Sad dead baby trees who did not make it

This year they tried again and the results were about the same except a few little maple trees and my three cedar trees. Here is a photo that shows two of them to the north of bear tree. They are hard to see since they are only about 12 to 18 inches tall on the cluttered forest floor.

See tag on one baby tree & in distance on old fallen cedar (reddish) wood.

Each Sunday I have driven to Fauntleroy Park with a jug of water. With that I carefully built small dams and watered them. It was in the 90s and 80s for months with no rain. The ground needed to be stirred to get it to absorb versus run off. I had little sticks close by to facilitate soaking their root balls.  Let me introduce you to them:

First there is Bear Baby. She rests very close to Bear Tree and even gets a ray of sunlight in the morning.

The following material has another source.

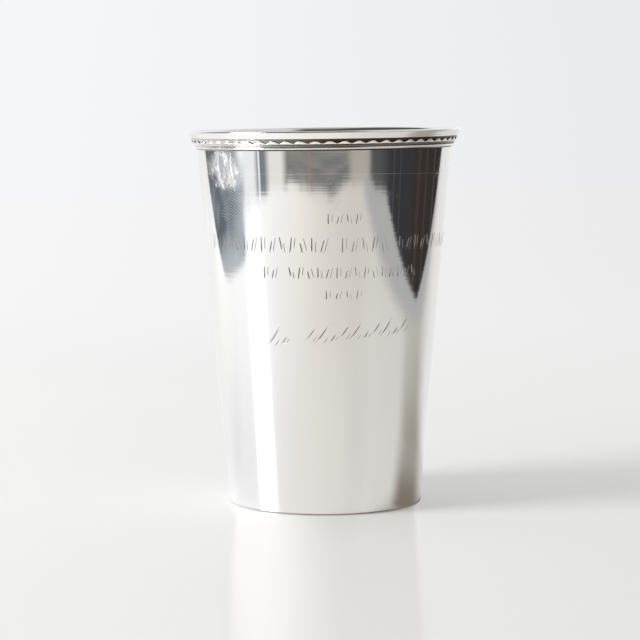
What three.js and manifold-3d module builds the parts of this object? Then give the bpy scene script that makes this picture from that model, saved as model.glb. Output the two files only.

Bear Baby with her tag still on to protect her.

Next is Log Baby. She is the healthiest of the brood. She was planted on a very old cedar tree downed log, a nursery tree. That log has embraced her and when I watered her the soil sucked up the water readily. She actually has new growth right now.

Log Baby on her nursery log – look close for bright green new growth

Then there is the third baby tree a little distance away. I call her Brownie.  She has had a tougher time and I don’t sense a parent tree close by to protect her.  The best thing today was when I watered her a small spider came out of a hole at her base.  Maybe he is adopting her. He stayed on the edge of his home while I gave her the water.

Brownie is trying real hard to make it to winter

Those are my baby cedars. I am going to keep working with them to make sure when the fall rains come they can make it to next year. The grove is trying hard to get them hooked up to their family safety net. I want to give them that hand of extra help to get them there.